(What to produce)
Everything from the line containing "whole = Compound(children=[s" through the line containing "depsgraph = bpy.context.evaluated_depsgraph_get()" should be repeated exactly, and nothing else from the data.

(Given material)

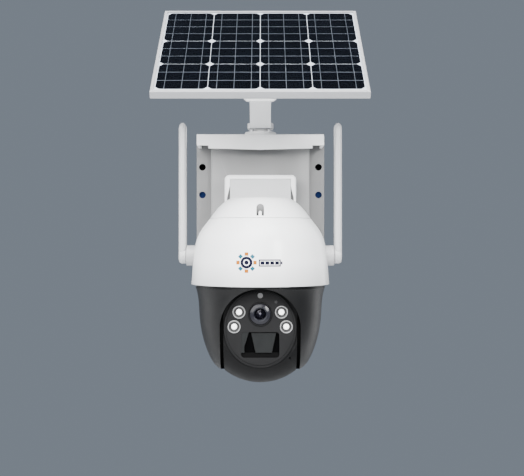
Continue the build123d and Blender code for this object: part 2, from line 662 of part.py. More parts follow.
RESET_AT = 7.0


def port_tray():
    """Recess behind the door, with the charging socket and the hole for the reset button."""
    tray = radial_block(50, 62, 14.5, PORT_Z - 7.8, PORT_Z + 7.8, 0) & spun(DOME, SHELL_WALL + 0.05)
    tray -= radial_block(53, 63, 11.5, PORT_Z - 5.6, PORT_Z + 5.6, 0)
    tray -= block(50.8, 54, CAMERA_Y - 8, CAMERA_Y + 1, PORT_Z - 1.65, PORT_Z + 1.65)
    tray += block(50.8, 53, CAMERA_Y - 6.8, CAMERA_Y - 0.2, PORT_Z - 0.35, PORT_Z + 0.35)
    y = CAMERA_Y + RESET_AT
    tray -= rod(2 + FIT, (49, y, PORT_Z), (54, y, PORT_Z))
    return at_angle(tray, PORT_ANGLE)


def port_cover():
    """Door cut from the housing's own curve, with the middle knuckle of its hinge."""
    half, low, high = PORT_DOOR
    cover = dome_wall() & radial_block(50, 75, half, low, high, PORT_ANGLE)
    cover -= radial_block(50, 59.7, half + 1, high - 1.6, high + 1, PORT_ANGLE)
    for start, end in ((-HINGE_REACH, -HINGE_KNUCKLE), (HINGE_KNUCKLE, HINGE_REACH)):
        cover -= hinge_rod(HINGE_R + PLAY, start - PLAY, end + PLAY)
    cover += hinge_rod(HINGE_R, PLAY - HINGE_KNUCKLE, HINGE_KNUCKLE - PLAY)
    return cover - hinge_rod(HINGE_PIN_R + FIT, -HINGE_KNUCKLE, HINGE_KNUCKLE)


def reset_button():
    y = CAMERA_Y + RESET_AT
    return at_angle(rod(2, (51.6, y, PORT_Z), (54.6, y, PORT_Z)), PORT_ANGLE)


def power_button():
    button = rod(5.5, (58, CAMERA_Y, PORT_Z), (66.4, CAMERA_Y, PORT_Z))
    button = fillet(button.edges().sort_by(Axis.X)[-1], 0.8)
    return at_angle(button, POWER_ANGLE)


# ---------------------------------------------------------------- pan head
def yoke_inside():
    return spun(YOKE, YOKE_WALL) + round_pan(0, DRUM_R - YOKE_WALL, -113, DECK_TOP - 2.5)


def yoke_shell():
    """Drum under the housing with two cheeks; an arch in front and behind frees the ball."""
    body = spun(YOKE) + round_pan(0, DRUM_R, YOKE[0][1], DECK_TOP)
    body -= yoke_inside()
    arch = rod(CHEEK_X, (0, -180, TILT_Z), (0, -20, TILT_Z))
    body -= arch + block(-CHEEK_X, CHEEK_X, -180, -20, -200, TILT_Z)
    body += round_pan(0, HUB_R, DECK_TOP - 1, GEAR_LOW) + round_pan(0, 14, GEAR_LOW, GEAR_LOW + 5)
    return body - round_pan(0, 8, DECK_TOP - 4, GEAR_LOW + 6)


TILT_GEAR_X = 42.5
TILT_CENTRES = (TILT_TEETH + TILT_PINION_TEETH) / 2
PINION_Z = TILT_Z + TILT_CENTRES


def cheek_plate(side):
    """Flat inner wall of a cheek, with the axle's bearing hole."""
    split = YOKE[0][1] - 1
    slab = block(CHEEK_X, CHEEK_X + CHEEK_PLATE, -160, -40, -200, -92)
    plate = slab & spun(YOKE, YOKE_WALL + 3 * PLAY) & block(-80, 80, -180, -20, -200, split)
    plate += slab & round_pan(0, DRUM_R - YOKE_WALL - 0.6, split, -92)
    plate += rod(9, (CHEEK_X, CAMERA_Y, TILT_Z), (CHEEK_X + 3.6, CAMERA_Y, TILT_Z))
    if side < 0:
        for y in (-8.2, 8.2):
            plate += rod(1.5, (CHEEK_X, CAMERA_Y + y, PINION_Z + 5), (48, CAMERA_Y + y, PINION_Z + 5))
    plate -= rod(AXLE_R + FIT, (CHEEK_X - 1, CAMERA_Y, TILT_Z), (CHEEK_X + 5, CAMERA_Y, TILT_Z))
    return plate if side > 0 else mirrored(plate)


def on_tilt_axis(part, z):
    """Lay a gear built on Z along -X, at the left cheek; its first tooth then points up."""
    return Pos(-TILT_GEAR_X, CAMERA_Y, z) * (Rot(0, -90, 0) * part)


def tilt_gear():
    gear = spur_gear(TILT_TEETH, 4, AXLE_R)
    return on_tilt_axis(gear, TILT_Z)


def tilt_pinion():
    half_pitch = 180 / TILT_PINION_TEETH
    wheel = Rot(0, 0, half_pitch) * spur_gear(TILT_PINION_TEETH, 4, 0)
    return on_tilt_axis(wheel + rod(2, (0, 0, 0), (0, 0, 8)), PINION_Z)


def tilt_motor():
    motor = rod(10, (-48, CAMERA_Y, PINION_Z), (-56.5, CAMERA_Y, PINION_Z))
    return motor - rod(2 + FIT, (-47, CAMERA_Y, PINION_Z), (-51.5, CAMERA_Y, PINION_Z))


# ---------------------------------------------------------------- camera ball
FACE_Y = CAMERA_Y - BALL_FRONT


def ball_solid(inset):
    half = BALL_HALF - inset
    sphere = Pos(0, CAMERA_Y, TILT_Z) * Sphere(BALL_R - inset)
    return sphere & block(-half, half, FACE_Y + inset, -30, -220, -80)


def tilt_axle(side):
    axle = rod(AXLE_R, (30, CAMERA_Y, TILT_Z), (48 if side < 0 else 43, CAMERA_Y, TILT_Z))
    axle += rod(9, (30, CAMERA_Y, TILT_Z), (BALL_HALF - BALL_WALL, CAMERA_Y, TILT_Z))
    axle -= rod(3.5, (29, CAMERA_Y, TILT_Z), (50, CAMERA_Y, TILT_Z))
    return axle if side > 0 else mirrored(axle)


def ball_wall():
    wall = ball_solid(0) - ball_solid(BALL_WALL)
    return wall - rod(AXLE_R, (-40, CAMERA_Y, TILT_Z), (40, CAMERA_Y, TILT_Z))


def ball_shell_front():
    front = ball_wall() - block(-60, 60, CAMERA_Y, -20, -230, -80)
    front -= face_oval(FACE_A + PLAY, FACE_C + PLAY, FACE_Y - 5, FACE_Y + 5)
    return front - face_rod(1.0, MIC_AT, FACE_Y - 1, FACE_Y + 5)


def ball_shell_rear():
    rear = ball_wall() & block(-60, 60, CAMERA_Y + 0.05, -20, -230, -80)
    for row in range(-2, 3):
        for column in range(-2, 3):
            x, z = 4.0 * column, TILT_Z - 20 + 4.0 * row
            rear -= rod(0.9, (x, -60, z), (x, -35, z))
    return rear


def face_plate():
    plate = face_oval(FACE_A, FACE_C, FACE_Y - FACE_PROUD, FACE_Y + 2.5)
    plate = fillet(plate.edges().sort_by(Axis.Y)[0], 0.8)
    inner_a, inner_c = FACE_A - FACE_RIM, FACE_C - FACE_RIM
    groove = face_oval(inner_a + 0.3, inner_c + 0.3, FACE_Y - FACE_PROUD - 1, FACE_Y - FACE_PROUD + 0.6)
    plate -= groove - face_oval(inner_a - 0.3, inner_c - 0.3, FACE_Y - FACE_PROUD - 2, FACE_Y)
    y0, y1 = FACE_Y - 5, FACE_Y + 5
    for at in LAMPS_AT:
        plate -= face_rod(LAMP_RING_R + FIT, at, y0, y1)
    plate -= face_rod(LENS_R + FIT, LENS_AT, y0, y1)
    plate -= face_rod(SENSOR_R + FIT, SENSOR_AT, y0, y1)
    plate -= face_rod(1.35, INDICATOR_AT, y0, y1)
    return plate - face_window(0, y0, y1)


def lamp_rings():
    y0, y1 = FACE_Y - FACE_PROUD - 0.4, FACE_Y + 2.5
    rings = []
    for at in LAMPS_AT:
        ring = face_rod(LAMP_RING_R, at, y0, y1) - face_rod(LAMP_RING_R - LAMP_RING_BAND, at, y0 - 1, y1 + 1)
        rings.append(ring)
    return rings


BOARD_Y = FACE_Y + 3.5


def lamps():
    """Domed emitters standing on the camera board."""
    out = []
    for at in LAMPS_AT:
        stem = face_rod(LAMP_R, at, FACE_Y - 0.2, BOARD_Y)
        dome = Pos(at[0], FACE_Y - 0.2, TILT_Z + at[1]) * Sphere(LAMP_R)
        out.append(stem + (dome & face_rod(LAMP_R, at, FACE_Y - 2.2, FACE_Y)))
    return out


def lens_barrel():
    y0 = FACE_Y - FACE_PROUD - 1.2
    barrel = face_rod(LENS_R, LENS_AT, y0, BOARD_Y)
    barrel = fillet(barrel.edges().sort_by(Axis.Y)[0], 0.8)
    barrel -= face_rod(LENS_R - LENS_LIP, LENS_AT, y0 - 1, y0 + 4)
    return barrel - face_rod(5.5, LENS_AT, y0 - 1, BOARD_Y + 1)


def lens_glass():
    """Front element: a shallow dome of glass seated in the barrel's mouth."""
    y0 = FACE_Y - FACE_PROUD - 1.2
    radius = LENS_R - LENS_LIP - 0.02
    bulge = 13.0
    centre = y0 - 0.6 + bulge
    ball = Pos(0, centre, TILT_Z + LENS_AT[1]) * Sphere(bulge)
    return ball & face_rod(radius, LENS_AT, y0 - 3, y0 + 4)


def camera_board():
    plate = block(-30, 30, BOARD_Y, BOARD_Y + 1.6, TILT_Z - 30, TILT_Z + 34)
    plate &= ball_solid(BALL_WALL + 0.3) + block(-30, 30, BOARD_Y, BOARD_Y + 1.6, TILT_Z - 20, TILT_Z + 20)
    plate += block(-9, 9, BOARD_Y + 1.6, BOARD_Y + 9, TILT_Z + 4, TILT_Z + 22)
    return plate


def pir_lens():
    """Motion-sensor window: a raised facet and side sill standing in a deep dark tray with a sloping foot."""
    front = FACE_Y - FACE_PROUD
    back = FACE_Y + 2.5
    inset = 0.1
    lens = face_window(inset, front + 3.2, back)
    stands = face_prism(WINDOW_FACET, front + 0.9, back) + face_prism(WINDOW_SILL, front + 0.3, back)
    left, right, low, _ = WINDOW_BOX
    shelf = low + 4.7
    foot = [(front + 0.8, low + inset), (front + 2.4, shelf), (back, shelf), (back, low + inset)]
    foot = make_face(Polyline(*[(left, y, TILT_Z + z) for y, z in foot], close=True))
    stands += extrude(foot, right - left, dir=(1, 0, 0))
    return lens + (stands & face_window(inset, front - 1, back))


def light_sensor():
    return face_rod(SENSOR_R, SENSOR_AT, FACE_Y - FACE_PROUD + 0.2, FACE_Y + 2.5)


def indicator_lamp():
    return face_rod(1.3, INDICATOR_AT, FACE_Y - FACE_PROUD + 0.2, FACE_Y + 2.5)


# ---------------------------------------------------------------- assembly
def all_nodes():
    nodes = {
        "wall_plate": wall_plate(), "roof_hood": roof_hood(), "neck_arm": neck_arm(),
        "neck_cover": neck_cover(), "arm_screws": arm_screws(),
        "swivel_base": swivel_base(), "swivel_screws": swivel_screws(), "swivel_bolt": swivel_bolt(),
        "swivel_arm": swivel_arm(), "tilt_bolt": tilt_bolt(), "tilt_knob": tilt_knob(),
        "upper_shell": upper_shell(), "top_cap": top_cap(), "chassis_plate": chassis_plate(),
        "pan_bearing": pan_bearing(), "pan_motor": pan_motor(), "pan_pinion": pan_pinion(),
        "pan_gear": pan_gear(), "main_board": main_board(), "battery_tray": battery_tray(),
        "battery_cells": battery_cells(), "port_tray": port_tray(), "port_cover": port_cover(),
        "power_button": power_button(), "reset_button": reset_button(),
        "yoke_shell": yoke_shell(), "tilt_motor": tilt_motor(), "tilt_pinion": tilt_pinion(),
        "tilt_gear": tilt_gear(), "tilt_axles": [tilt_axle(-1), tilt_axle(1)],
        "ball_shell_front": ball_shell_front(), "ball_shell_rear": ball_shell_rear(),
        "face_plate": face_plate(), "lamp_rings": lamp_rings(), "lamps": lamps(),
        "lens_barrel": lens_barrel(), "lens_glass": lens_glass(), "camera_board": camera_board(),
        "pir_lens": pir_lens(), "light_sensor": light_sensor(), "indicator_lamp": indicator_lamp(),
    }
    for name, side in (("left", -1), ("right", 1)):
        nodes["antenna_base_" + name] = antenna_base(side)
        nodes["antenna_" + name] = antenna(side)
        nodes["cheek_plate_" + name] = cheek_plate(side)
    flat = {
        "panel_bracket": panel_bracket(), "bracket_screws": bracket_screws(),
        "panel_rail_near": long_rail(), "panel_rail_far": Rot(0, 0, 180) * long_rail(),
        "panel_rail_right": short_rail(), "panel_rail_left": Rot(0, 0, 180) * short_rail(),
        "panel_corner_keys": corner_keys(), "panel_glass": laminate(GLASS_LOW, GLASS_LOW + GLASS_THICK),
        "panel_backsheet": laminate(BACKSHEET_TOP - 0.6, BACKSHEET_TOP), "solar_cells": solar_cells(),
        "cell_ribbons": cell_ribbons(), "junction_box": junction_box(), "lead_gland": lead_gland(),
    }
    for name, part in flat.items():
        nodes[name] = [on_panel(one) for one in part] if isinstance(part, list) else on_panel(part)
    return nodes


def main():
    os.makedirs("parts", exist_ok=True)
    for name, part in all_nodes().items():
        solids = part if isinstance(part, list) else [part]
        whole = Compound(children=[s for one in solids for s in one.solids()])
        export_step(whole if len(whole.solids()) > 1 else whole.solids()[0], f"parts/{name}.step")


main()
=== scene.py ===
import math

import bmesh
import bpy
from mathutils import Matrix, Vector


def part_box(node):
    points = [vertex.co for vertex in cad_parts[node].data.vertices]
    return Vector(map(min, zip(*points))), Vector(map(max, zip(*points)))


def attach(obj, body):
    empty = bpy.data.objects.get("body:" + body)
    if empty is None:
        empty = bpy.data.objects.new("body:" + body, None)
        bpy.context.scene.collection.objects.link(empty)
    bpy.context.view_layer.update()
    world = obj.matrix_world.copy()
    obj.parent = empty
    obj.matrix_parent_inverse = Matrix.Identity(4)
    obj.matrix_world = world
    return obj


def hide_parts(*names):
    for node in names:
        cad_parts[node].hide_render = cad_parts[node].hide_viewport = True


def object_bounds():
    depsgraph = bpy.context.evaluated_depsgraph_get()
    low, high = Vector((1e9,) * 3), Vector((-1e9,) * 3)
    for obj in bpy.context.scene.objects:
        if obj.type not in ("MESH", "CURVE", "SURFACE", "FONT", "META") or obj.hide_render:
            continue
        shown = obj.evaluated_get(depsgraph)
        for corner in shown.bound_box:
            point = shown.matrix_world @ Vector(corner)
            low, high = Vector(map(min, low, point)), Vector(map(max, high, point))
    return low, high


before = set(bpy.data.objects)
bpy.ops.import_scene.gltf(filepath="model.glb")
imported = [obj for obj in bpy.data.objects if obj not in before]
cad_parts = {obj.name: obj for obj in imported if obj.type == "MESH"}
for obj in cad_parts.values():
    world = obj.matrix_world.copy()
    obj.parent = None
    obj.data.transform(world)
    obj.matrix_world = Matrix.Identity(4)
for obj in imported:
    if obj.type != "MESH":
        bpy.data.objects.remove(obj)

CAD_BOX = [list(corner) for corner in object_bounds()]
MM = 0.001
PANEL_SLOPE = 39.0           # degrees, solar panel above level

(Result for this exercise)
        whole = Compound(children=[s for one in solids for s in one.solids()])
        export_step(whole if len(whole.solids()) > 1 else whole.solids()[0], f"parts/{name}.step")


main()
=== scene.py ===
import math

import bmesh
import bpy
from mathutils import Matrix, Vector


def part_box(node):
    points = [vertex.co for vertex in cad_parts[node].data.vertices]
    return Vector(map(min, zip(*points))), Vector(map(max, zip(*points)))


def attach(obj, body):
    empty = bpy.data.objects.get("body:" + body)
    if empty is None:
        empty = bpy.data.objects.new("body:" + body, None)
        bpy.context.scene.collection.objects.link(empty)
    bpy.context.view_layer.update()
    world = obj.matrix_world.copy()
    obj.parent = empty
    obj.matrix_parent_inverse = Matrix.Identity(4)
    obj.matrix_world = world
    return obj


def hide_parts(*names):
    for node in names:
        cad_parts[node].hide_render = cad_parts[node].hide_viewport = True


def object_bounds():
    depsgraph = bpy.context.evaluated_depsgraph_get()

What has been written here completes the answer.